Single by The Fall

from the album Code: Selfish
- B-side: "Everything Hurtz"
- Released: March 1992
- Genre: Alternative dance, post-punk
- Length: 4:21 (single version) 4:05 (album version)
- Label: Fontana Records / Cog Sinister
- Songwriter(s): Mark E. Smith, Simon Wolstencroft
- Producer(s): Mark E. Smith, Craig Leon, Simon Rogers

The Fall singles chronology
| "High Tension Line" (1990) | "Free Range" (1992) | "Ed's Babe" (1992) |

= Free Range (song) =

"Free Range" is a song by British post-punk band the Fall, written by vocalist Mark E. Smith with the band's drummer Simon Wolstencroft. It was released on the band's 1992 album Code: Selfish, and as a single, reaching number 40 on the UK singles chart and becoming the highest-charting single of any of the Fall's original songs. The single and album versions differ as the album version includes part of a different take.

Smith's lyrics string together images and streams of consciousness, and were described by Ted Mills at Allmusic as showing "prepsicognition" of the then-impending wars resulting in the break-up of Yugoslavia.

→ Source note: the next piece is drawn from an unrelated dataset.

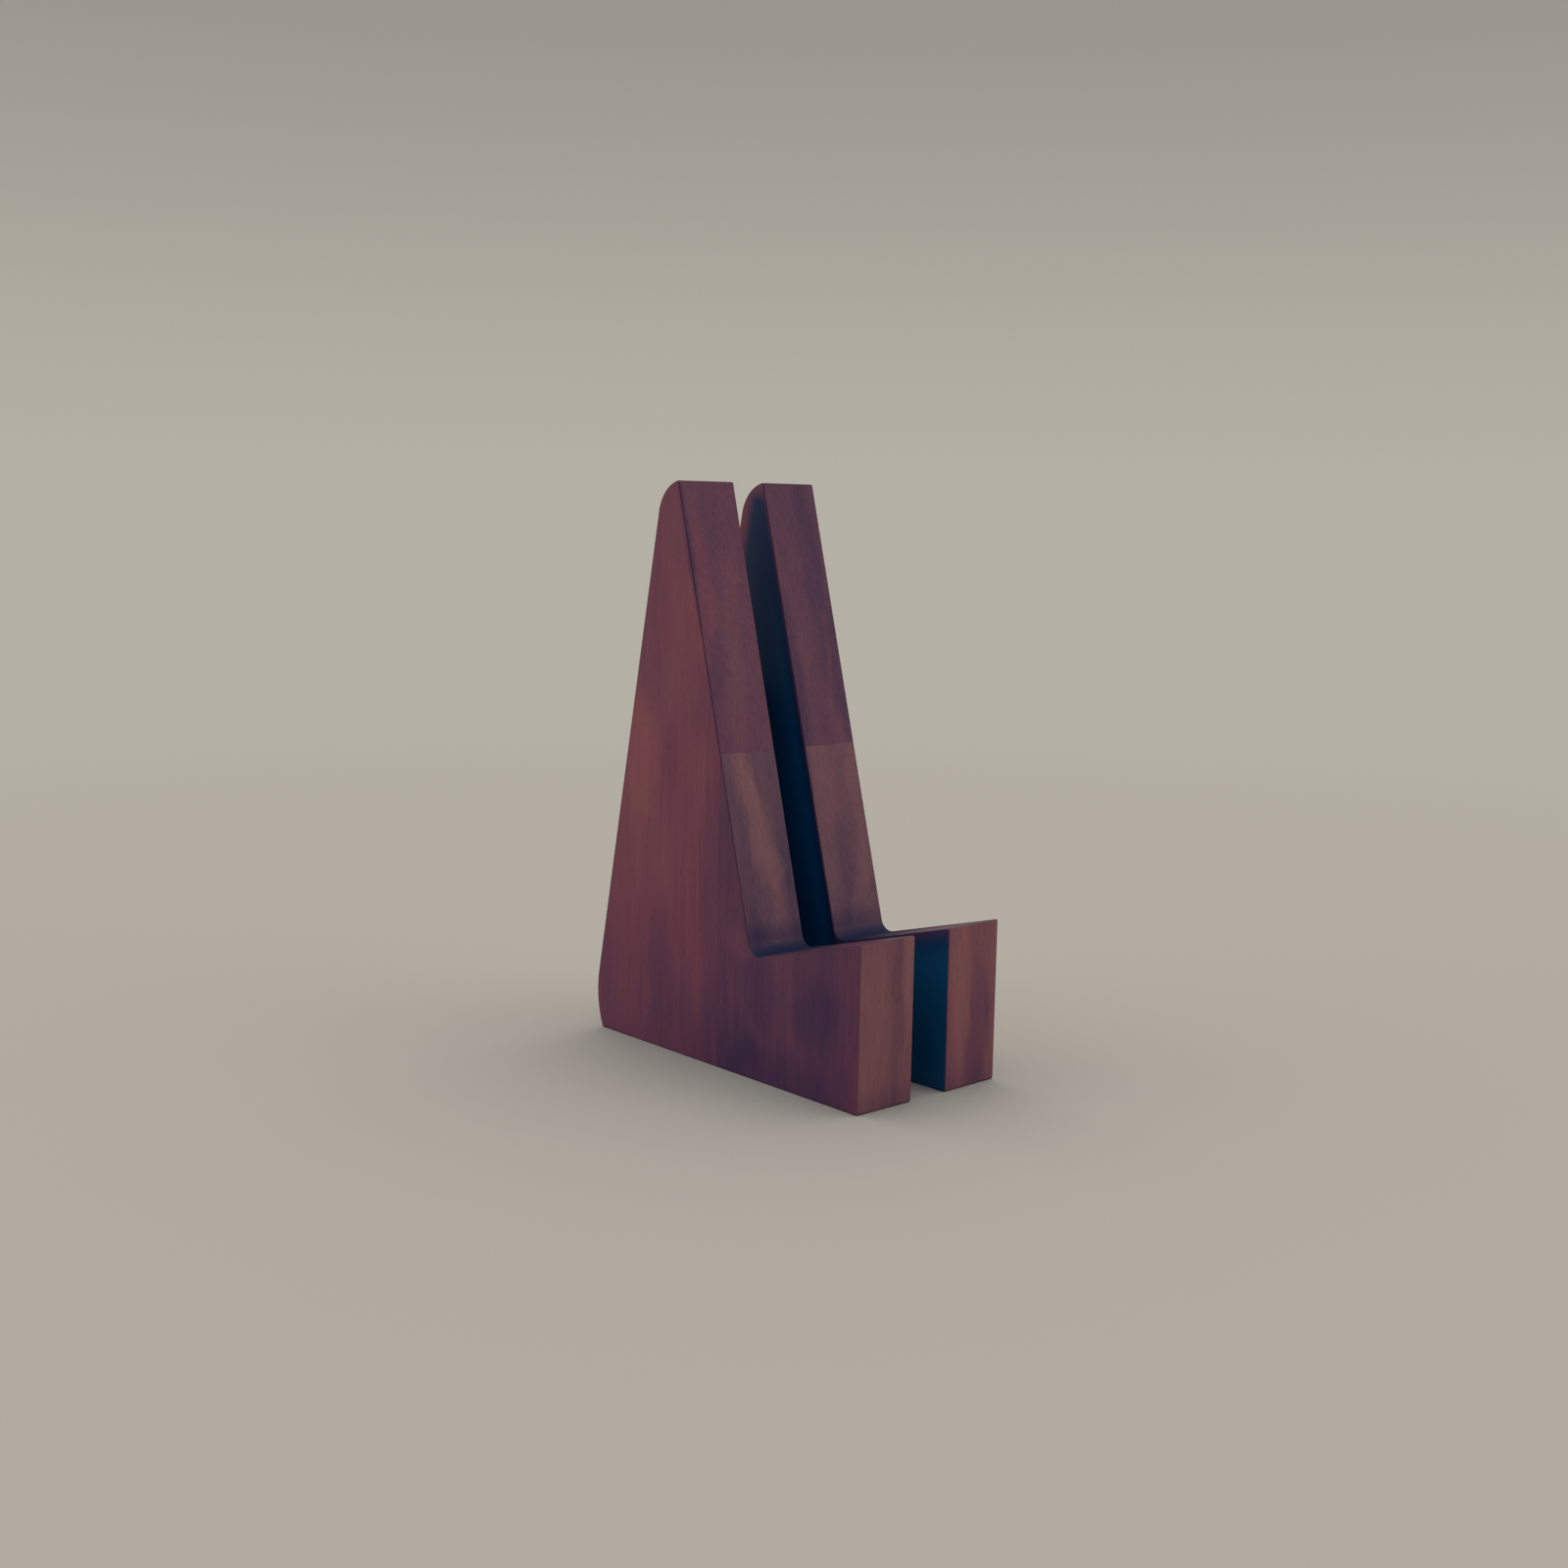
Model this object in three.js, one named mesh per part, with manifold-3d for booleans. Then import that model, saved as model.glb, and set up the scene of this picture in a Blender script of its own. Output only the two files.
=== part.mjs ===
// Book stand in solid hardwood: two identical profiled plates, side by side with a slot between them.
// Each plate is edge-glued from a front and a rear stave, both with upright grain.
// A spine set back in the slot, and three dowels through it, hold the two plates together.
// Millimetres, +Z up. The front faces -Y, X = 0 is the middle of the slot,
// and the origin is the middle of the base, on the surface that the stand rests on.

import * as THREE from "three";
import { mergeVertices } from "three/addons/utils/BufferGeometryUtils.js";
import Module from "manifold-3d";

const { degToRad } = THREE.MathUtils;
const wasm = await Module();
wasm.setup();

// Plate, seen from its side: depth runs back from the foot's front, height runs up from the base
const standHeight = 254;
const plateDepth = 177;
const plateThickness = 31;
const footHeight = 70.5; // front edge of the ledge, above the base
const ledgeLength = 69; // from the foot's front to the inner corner, along the ledge's slope
const backrestLean = degToRad(14.6); // off the vertical, and the ledge is square to the backrest
const innerFillet = 6; // between ledge and backrest
const topRound = 17; // back corner of the top
const topSlope = degToRad(9.5); // how far the round has already turned down at the backrest's top edge
const heelRound = 45; // back corner of the base
const heelRise = 18; // height of the heel arc's centre, where the plate is deepest
const seamDepth = 88.9; // glue line between the front and the rear stave
const arrisEase = 0.5; // sanded long edges
const cornerEaseShare = 1.8; // the profile's own corners are sanded this much more than the long edges

// Where the plates stand
const slotWidth = 20.6; // between the inner faces, at the front
const toeIn = degToRad(0.8); // each plate turns in towards the rear

// Spine between the plates, parallel to their back edges
const spineThickness = 18;
const spineLength = 152;
const spineSetIn = 8; // from the plates' back edge to the spine's back
const spineLift = 14; // lower end above the base

// Dowels through the spine, blind in both plates
const dowelDiameter = 8;
const dowelLength = 50;
const dowelChamfer = 1;
const dowelEndMargin = 22; // from each end of the spine to its nearest dowel
const boreEndRoom = 1; // left past each end of a dowel

const jointGap = 0.3; // at every glued joint: seam, spine cheeks and round a dowel
const overrun = 5; // how far a cutting block runs past what it cuts

// Steps of the round stretches
const roundSteps = 12;
const easeSteps = 2;
const dowelSides = 24;

const mahoganyFront = new THREE.MeshStandardMaterial({ color: "#6d4442", roughness: 0.5, metalness: 0 });
const mahoganyRear = new THREE.MeshStandardMaterial({ color: "#683a3d", roughness: 0.5, metalness: 0 });
const mahoganySpine = new THREE.MeshStandardMaterial({ color: "#5a3230", roughness: 0.6, metalness: 0 });
const beech = new THREE.MeshStandardMaterial({ color: "#c39a70", roughness: 0.65, metalness: 0 });

// Profile: unit directions and key points, as (depth, height)
const up = new THREE.Vector2(0, 1);
const back = new THREE.Vector2(1, 0);
const backrestUp = new THREE.Vector2(Math.sin(backrestLean), Math.cos(backrestLean));
const ledgeForward = new THREE.Vector2(-Math.cos(backrestLean), Math.sin(backrestLean));
const footFront = new THREE.Vector2(0, 0);
const ledgeFront = new THREE.Vector2(0, footHeight);
const innerCorner = ledgeFront.clone().addScaledVector(ledgeForward, -ledgeLength);

// The top's round starts at the backrest's top edge, which is the stand's highest point
const topFront = innerCorner
  .clone()
  .addScaledVector(backrestUp, (standHeight - innerCorner.y) / backrestUp.y);
const topCentre = topFront
  .clone()
  .sub(new THREE.Vector2(Math.sin(topSlope), Math.cos(topSlope)).multiplyScalar(topRound));
const heelCentre = new THREE.Vector2(plateDepth - heelRound, heelRise);

// The straight back edge is tangent to both rounds: backNormal points square out of it
const betweenRounds = topCentre.clone().sub(heelCentre);
const backLean = betweenRounds.angle() - Math.acos((heelRound - topRound) / betweenRounds.length());
const backNormal = new THREE.Vector2(Math.cos(backLean), Math.sin(backLean));
const backUp = new THREE.Vector2(-Math.sin(backLean), Math.cos(backLean));
const backReach = heelCentre.dot(backNormal) + heelRound; // from the origin of the profile, along backNormal

const cornerEase = arrisEase * cornerEaseShare;

function arcPoints(centre, radius, from, to) {
  return Array.from({ length: roundSteps + 1 }, (_, step) => {
    const angle = from + ((to - from) * step) / roundSteps;
    return new THREE.Vector2(Math.cos(angle), Math.sin(angle)).multiplyScalar(radius).add(centre);
  });
}

// A sanded corner: leaves the edge that comes in, and joins the one that goes out, cornerEase away
function easedCorner(corner, directionIn, directionOut) {
  const start = corner.clone().addScaledVector(directionIn, -cornerEase);
  const end = corner.clone().addScaledVector(directionOut, cornerEase);
  return new THREE.QuadraticBezierCurve(start, corner, end).getPoints(easeSteps);
}

function plateOutline() {
  const heelStart = -Math.asin(heelRise / heelRound);
  const heelFloor = new THREE.Vector2(heelCentre.x + heelRound * Math.cos(heelStart), 0);
  const heelUp = new THREE.Vector2(-Math.sin(heelStart), Math.cos(heelStart));
  const topEnd = Math.PI / 2 - topSlope;
  const topForward = new THREE.Vector2(-Math.sin(topEnd), Math.cos(topEnd));
  const filletCentre = innerCorner
    .clone()
    .addScaledVector(backrestUp, innerFillet)
    .addScaledVector(ledgeForward, innerFillet);
  return new THREE.Shape([
    ...easedCorner(footFront, up.clone().negate(), back),
    ...easedCorner(heelFloor, back, heelUp),
    ...arcPoints(heelCentre, heelRound, heelStart + cornerEase / heelRound, backLean).slice(1),
    ...arcPoints(topCentre, topRound, backLean, topEnd - cornerEase / topRound).slice(0, -1),
    ...easedCorner(topFront, topForward, backrestUp.clone().negate()),
    ...arcPoints(filletCentre, innerFillet, -backrestLean, -backrestLean - Math.PI / 2),
    ...easedCorner(ledgeFront, ledgeForward, up.clone().negate()),
  ]);
}

function solidOf(geometry) {
  geometry.deleteAttribute("normal");
  geometry.deleteAttribute("uv");
  const merged = mergeVertices(geometry);
  return new wasm.Manifold(
    new wasm.Mesh({
      numProp: 3,
      vertProperties: merged.attributes.position.array,
      triVerts: new Uint32Array(merged.index.array),
    }),
  );
}

function geometryOf(solid) {
  const { vertProperties, triVerts } = solid.getMesh();
  const geometry = new THREE.BufferGeometry();
  geometry.setAttribute("position", new THREE.BufferAttribute(vertProperties, 3));
  geometry.setIndex(new THREE.BufferAttribute(triVerts, 1));
  const faceted = geometry.toNonIndexed();
  faceted.computeVertexNormals();
  return faceted;
}

function addPiece(parent, name, geometry, material) {
  const mesh = new THREE.Mesh(geometry, material);
  mesh.name = name;
  parent.add(mesh);
}

function block(low, high) {
  const size = high.clone().sub(low);
  const centre = high.clone().add(low).divideScalar(2);
  return new THREE.BoxGeometry(size.x, size.y, size.z).translate(centre.x, centre.y, centre.z);
}

// The profile's depth becomes Y, its height Z, and its thickness X
const profileToPlate = new THREE.Matrix4().makeBasis(
  new THREE.Vector3(0, 1, 0),
  new THREE.Vector3(0, 0, 1),
  new THREE.Vector3(1, 0, 0),
);

// In a plate's own frame its inner face is X = 0, and the plate lies outwards of it, on side -1 or 1
function plateBlank(side) {
  const geometry = new THREE.ExtrudeGeometry(plateOutline(), {
    depth: plateThickness - 2 * arrisEase,
    bevelThickness: arrisEase,
    bevelSize: arrisEase,
    bevelOffset: -arrisEase,
    bevelSegments: easeSteps,
  });
  geometry.applyMatrix4(profileToPlate);
  geometry.translate(arrisEase + ((side - 1) / 2) * plateThickness, 0, 0);
  return solidOf(geometry);
}

// Everything in a plate between two depths
function plateSlice(fromDepth, toDepth) {
  const reach = plateThickness + overrun;
  return solidOf(
    block(
      new THREE.Vector3(-reach, fromDepth, -overrun),
      new THREE.Vector3(reach, toDepth, standHeight + overrun),
    ),
  );
}

// Space that a plate takes from the spine, with the glue gap in front of its inner face
function cheekCutter(side) {
  const inner = -side * jointGap;
  const outer = side * (plateThickness + overrun);
  return block(
    new THREE.Vector3(Math.min(inner, outer), -overrun, -overrun),
    new THREE.Vector3(Math.max(inner, outer), plateDepth + overrun, standHeight + overrun),
  );
}

// A point on the spine's centre line, a distance up from its lower end
const spineReach = backReach - spineSetIn - spineThickness / 2;
function spinePoint(distance) {
  const foot = (spineLift - spineReach * backNormal.y) / backUp.y;
  const point = backNormal.clone().multiplyScalar(spineReach).addScaledVector(backUp, foot + distance);
  return new THREE.Vector3(0, point.x, point.y);
}

function dowelGeometry() {
  const radius = dowelDiameter / 2;
  const half = dowelLength / 2;
  const profile = [
    new THREE.Vector2(0, -half),
    new THREE.Vector2(radius - dowelChamfer, -half),
    new THREE.Vector2(radius, dowelChamfer - half),
    new THREE.Vector2(radius, half - dowelChamfer),
    new THREE.Vector2(radius - dowelChamfer, half),
    new THREE.Vector2(0, half),
  ];
  return new THREE.LatheGeometry(profile, dowelSides).rotateZ(-Math.PI / 2);
}

function boreGeometry(centre) {
  const radius = dowelDiameter / 2 + jointGap;
  return new THREE.CylinderGeometry(radius, radius, dowelLength + 2 * boreEndRoom, dowelSides)
    .rotateZ(-Math.PI / 2)
    .translate(centre.x, centre.y, centre.z);
}

// The assembly's own origin is the foot's front at the middle of the slot
const stand = new THREE.Group();
const assembly = new THREE.Group();
assembly.position.y = -(plateDepth * Math.cos(toeIn) + plateThickness * Math.sin(toeIn)) / 2;
stand.add(assembly);

const dowelPlaces = {
  lower_dowel: spinePoint(dowelEndMargin),
  middle_dowel: spinePoint(spineLength / 2),
  upper_dowel: spinePoint(spineLength - dowelEndMargin),
};

const spineBar = new THREE.BoxGeometry(slotWidth, spineThickness, spineLength).rotateX(backLean);
const spineMiddle = spinePoint(spineLength / 2);
let spine = solidOf(spineBar.translate(spineMiddle.x, spineMiddle.y, spineMiddle.z));

for (const [sideName, side] of Object.entries({ left: -1, right: 1 })) {
  const plate = new THREE.Group();
  plate.position.x = (side * slotWidth) / 2;
  plate.rotation.z = side * toeIn;
  plate.updateMatrix();
  assembly.add(plate);

  let blank = plateBlank(side);
  const assemblyToPlate = plate.matrix.clone().invert();
  for (const place of Object.values(dowelPlaces)) {
    blank = blank.subtract(solidOf(boreGeometry(place).applyMatrix4(assemblyToPlate)));
  }
  const frontStave = blank.intersect(plateSlice(-overrun, seamDepth - jointGap / 2));
  const rearStave = blank.intersect(plateSlice(seamDepth + jointGap / 2, plateDepth + overrun));
  addPiece(plate, `${sideName}_front_stave`, geometryOf(frontStave), mahoganyFront);
  addPiece(plate, `${sideName}_rear_stave`, geometryOf(rearStave), mahoganyRear);

  spine = spine.subtract(solidOf(cheekCutter(side).applyMatrix4(plate.matrix)));
}

for (const [name, place] of Object.entries(dowelPlaces)) {
  spine = spine.subtract(solidOf(boreGeometry(place)));
  addPiece(assembly, name, dowelGeometry().translate(place.x, place.y, place.z), beech);
}
addPiece(assembly, "spine", geometryOf(spine), mahoganySpine);

export default stand;
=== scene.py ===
# Book stand in oiled mahogany: the looks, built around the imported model.
# Metres in the scene, millimetres in the dictionaries. The front faces -Y, X = 0 is the middle of the slot.
import math

import bmesh
import bpy
from mathutils import Matrix, Vector


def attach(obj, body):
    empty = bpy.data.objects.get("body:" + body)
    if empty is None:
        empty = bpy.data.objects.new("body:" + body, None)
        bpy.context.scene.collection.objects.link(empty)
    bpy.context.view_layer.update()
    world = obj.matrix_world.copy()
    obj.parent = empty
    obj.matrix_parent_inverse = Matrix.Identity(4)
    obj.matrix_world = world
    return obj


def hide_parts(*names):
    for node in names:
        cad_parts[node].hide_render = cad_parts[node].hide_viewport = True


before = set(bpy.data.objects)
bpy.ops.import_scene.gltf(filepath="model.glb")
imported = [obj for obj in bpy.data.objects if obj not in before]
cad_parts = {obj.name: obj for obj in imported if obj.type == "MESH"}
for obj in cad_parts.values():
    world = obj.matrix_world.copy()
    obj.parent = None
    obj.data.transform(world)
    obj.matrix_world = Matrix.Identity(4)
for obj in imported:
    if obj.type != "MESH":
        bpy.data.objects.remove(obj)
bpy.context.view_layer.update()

mm = 0.001  # one millimetre in scene units
mixFrom, mixTo, mixResult = 6, 7, 2  # the sockets of a Mix node that mixes colours


def linearColor(hexCode):
    # sRGB hex to the linear colour that shaders take
    channels = [int(hexCode[i:i + 2], 16) / 255 for i in (1, 3, 5)]
    return tuple(c / 12.92 if c <= 0.04045 else ((c + 0.055) / 1.055) ** 2.4 for c in channels) + (1.0,)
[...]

"Free Range" showcased the growing influence of techno and dance music on the band's sound, largely brought by new keyboardist Dave Bush. Bush said of about the recording: "We tried to record it loads of times but Mark wouldn't let me do it the way I wanted to do it. He wouldn't let us have the click track on and said we couldn't play with sequencers. In the end he said:'Right, I'm going to the fuckin' pub. You've got half an hour. If you don't get it fuckin' sorted out by then we're not doing that fuckin' song.' He went to the pub and we got it down in one go."